In a regular BLDC motor all these resistances would be equal to 2R.
I am not exactly sure how big of an influence this causes. I think that this could potentially create some vibrations due to the difference in the current/torque magnitude, due to the unbalanced resistance. But they might be small.
My intuition is also, if we control the stepper in current control mode, we should still be able to control its torque well, but I am not sure.
Some ideas on the phase voltage limits
Regular stepper
A regular stepper motor, driven with two full bridges which can produce any phase voltage between -U_{max} and U_{max}, where the U_{max} is usually the power supply voltage can be used to set any phase voltage vector which can be achieved by conbining the u_a and u_b phases.
As both u_a and u_b are limited wiht U_{max} the set of all the posible phase voltage vectors can be described by the square:
As in SimpleFOC we want to be able to guarantee that we can achieve any vector magnitude with any orientation in space (electrical angle) we limit the voltage vector magnitude to the U_{max} and we sacrifice some parts of the possible vectors.
Stepper with connected phases
When we connect two phases of a stepper together we effectively obtain three unipolar (only positive) voltage vectors u_a, u_b and u_{mid}. These vectors can be visualised in space like this
The vectors u_a and u_b are the same vectors as for the regular stepper but unipolar.
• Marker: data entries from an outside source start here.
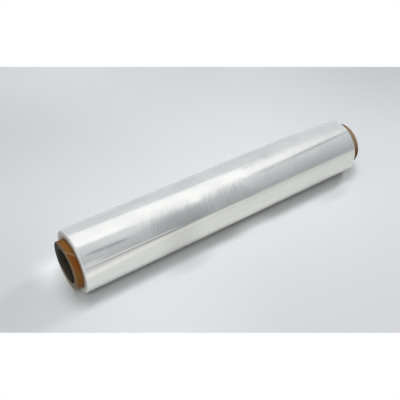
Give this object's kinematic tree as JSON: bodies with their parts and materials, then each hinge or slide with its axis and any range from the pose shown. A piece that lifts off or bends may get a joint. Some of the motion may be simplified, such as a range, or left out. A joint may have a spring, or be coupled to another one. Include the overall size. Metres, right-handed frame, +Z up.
{
  "type": "stretch wrap roll",
  "caption": "Roll of clear stretch film wound on a thick cardboard core that stands proud of the film at both ends, lying on its side.",
  "frame": {"origin": "on the surface that the roll lies on, under the middle of the core's length", "axes": "+X along the roll from the near cut of the core to the far one, +Z up"},
  "size_m": [0.529, 0.0937, 0.0937],
  "materials": {
    "cardboard": "matt kraft",
    "film": "gloss, milky clear"
  },
  "bodies": {
    "root": {"core_tube": "cardboard", "film_roll": "film"}
  },
  "joints": []
}
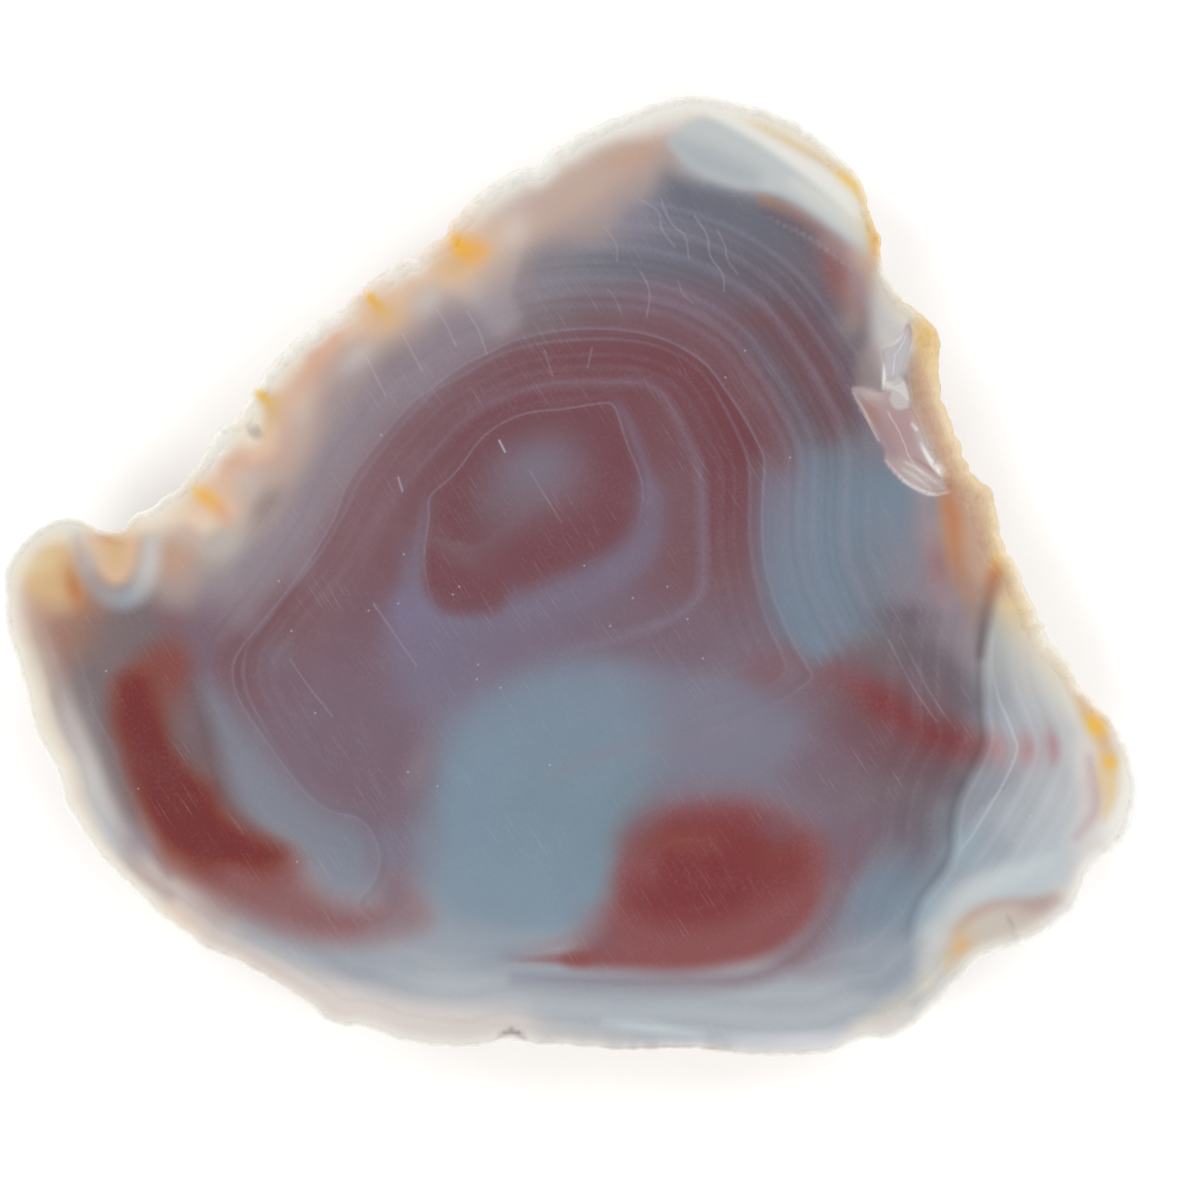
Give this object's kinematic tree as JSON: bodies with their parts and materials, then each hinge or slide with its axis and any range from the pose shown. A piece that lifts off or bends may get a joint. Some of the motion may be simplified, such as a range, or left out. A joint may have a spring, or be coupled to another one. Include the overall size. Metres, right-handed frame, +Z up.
{
  "type": "agate nodule half",
  "caption": "Half of a lumpy agate nodule, sawn and polished flat to show its banding, with a rough domed back that rests on a small flat spot.",
  "frame": {"origin": "under the middle of the stone's box, on the surface that it rests on", "axes": "+Z up out of the polished face, +X towards the pointed lobe on the right of the face, +Y towards the crown of the face"},
  "size_m": [0.0808, 0.0684, 0.031],
  "materials": {
    "agate": "polished face, rough skin"
  },
  "bodies": {
    "root": {"agate_nodule": "agate"}
  },
  "joints": []
}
They hare 90 degrees apart. While the vector u_{mid} is also unipolar, however 135 degrees from u_a and u_b.
They still can create a rotating voltage vector, they can apply a voltage vector in any direction in space (any electric angle). However in this configuration it can no longer cover the whole square as shown for regular stepper motors
Instead of the square, the space of all the reachable voltage vectors is this elongated hexagon.
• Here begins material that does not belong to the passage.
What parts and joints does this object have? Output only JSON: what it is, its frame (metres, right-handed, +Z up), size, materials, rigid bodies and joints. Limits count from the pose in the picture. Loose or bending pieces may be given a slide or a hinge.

So in order to be able to find the maximum voltage vector magnitude that we can generate in any direction in space (electrical ablge) we need to once again fit a the lagest circle possible in this hexagon.
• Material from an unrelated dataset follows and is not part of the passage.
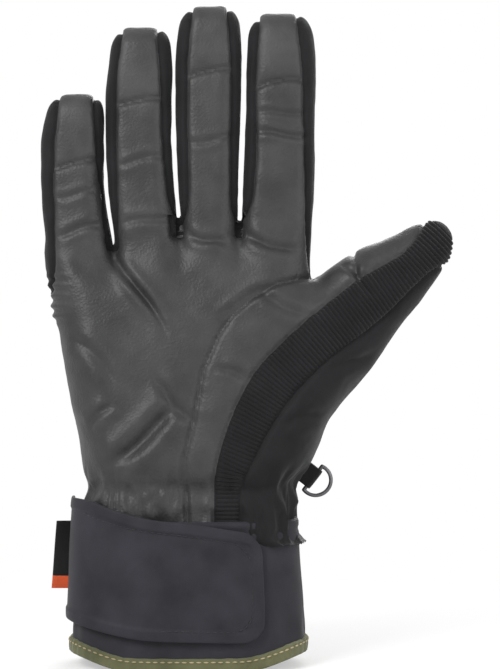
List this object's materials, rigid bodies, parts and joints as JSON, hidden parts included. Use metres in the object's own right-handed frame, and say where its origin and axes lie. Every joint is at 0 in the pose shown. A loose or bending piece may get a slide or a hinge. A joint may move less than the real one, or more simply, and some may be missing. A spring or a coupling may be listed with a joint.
{
  "type": "ski glove",
  "caption": "Insulated right-hand ski glove with a short cuff: leather palm, fabric back, ribbed thumb panel, wrist strap and clip ring; stands on its hem.",
  "frame": {"origin": "centre of the cuff mouth, level with the lowest part of the hem", "axes": "+Z from the hem to the fingertips, +X to the thumb side, -Y is the palm side"},
  "size_m": [0.1744, 0.0666, 0.28],
  "materials": {
    "leather_palm": "matte goat leather, grained",
    "leather_patch": "matte reinforcing leather",
    "shell_nylon": "woven nylon",
    "fourchette_knit": "stretch knit",
    "rib_knit": "ribbed stretch knit",
    "softshell": "smooth softshell",
    "binding": "olive woven binding with pale stitches",
    "strap": "rubberised fabric",
    "hook": "hook tape",
    "loop": "loop tape",
    "label": "woven label, plain black with an orange-red end",
    "webbing": "woven tape",
    "metal": "dark plated wire",
    "insulation": "fibre wadding",
    "membrane": "thin waterproof film",
    "lining": "brushed tricot",
    "elastic": "woven elastic"
  },
  "bodies": {
    "glove": {"palm_panel": "leather_palm", "back_panel": "shell_nylon", "finger_base_fourchettes": "fourchette_knit", "thumb_leather": "leather_palm", "thumb_rib_panel": "rib_knit", "thumb_back": "shell_nylon", "thumb_liner": "lining", "palm_insulation": "insulation", "back_insulation": "insulation", "membrane_insert": "membrane", "lining": "lining", "wrist_elastic": "elastic", "cuff_front": "softshell", "cuff_back": "shell_nylon", "cuff_lining": "lining", "hem_binding": "binding", "loop_patch": "loop", "clip_webbing": "webbing"},
    "little_end": {"little_front": "leather_palm", "little_back": "shell_nylon", "little_fourchettes": "fourchette_knit", "little_tip_patch": "leather_patch", "little_liner": "lining"},
    "ring_end": {"ring_front": "leather_palm", "ring_back": "shell_nylon", "ring_fourchettes": "fourchette_knit", "ring_tip_patch": "leather_patch", "ring_liner": "lining"},
    "middle_end": {"middle_front": "leather_palm", "middle_back": "shell_nylon", "middle_fourchettes": "fourchette_knit", "middle_tip_patch": "leather_patch", "middle_liner": "lining"},
    "index_end": {"index_front": "leather_palm", "index_back": "shell_nylon", "index_fourchettes": "fourchette_knit", "index_tip_patch": "leather_patch", "index_liner": "lining"},
    "thumb_end": {"thumb_tip_patch": "leather_palm", "thumb_tip_rib": "rib_knit", "thumb_tip_back": "shell_nylon", "thumb_tip_liner": "lining"},
    "strap": {"wrist_strap": "strap", "hook_patch": "hook"},
    "label": {"side_label": "label"},
    "ring": {"d_ring": "metal"}
  },
  "joints": [
    {"name": "little_bend", "type": "hinge", "parent": "glove", "child": "little_end", "pos_m": [-0.04643, -0.002, 0.19997], "axis": [0.9989, 0, 0.0471], "range_deg": [0, 75], "stiffness_Nm_per_rad": 0.03},
    {"name": "ring_bend", "type": "hinge", "parent": "glove", "child": "ring_end", "pos_m": [-0.01936, -0.002, 0.21596], "axis": [0.9991, 0, 0.0419], "range_deg": [0, 75], "stiffness_Nm_per_rad": 0.03},
    {"name": "middle_bend", "type": "hinge", "parent": "glove", "child": "middle_end", "pos_m": [0.0092, -0.002, 0.222], "axis": [1, 0, 0], "range_deg": [0, 75], "stiffness_Nm_per_rad": 0.03},
    {"name": "index_bend", "type": "hinge", "parent": "glove", "child": "index_end", "pos_m": [0.03888, -0.002, 0.21998], "axis": [0.9996, 0, -0.0279], "range_deg": [0, 75], "stiffness_Nm_per_rad": 0.03},
    {"name": "thumb_bend", "type": "hinge", "parent": "glove", "child": "thumb_end", "pos_m": [0.07971, -0.00364, 0.15944], "axis": [0.5587, -0.5736, -0.5991], "range_deg": [0, 50], "stiffness_Nm_per_rad": 0.04},
    {"name": "strap_peel", "type": "hinge", "parent": "glove", "child": "strap", "pos_m": [-0.05121, 0, 0.04], "axis": [-0.0548, 0, -0.9985], "range_deg": [0, 98], "stiffness_Nm_per_rad": 0.01},
    {"name": "label_flap", "type": "hinge", "parent": "glove", "child": "label", "pos_m": [-0.04833, 0.0032, 0.045], "axis": [-0.0548, 0, -0.9985], "range_deg": [-20, 40], "stiffness_Nm_per_rad": 0.002},
    {"name": "d_ring_swing", "type": "hinge", "parent": "glove", "child": "ring", "pos_m": [0.05331, 0.003, 0.07888], "axis": [0.6157, 0, 0.788], "range_deg": [-80, 80]}
  ]
}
How do we get to U_{max}/\sqrt{2}
If we imagine a line between u_a =U_{max} and u_b=U_{max}, the circle will be touching it, as it touches the same line on the left side (line between u_a =-U_{max} and u_b=U_{max}).
This line’s length can be calculated as U_{max}\sqrt{2} as a diagonal of the square with the side lenth U_{max}. Now as our circle touches this line in the middle, we know the the opposite diagonal going from u_a=u_b=0 to u_a=u_b=U_{max} has the same length and that the circle tourhes is in the middle as well. So the radius of the circle must be U_{max}\sqrt{2}/2 which can be simplified to U_{max}/\sqrt{2} .
So this new stepper configuration can be effectively seen as a stepper with the power supply voltage equal to the U_{max}/\sqrt{2}.
So when we put them side by side we get something like this
Some of my takeaways of my reflection
So if we set the maximum phase voltage (motor.voltage_limt
) to U_{max}/\sqrt{2} we could use the regular BLDC driver (BLDCDriver3PWM
) with the SimpleFOC and control this motor as any other BLDC motor.
At least in terms of the ability to apply any voltage vectro in any direction in space, this is perfectly enough.
But I do have some questions:
- As the phase resistance is not uniform I am not sure how constant the torque/current produced by the constant phase magnitude vectors is.
- Also what happens when we introduce the current control, do these torque imbalances disappear?
- Maybe these effects are not even noticeable.
I’d be happy to hear what do you guys think.
Cheers,
Antun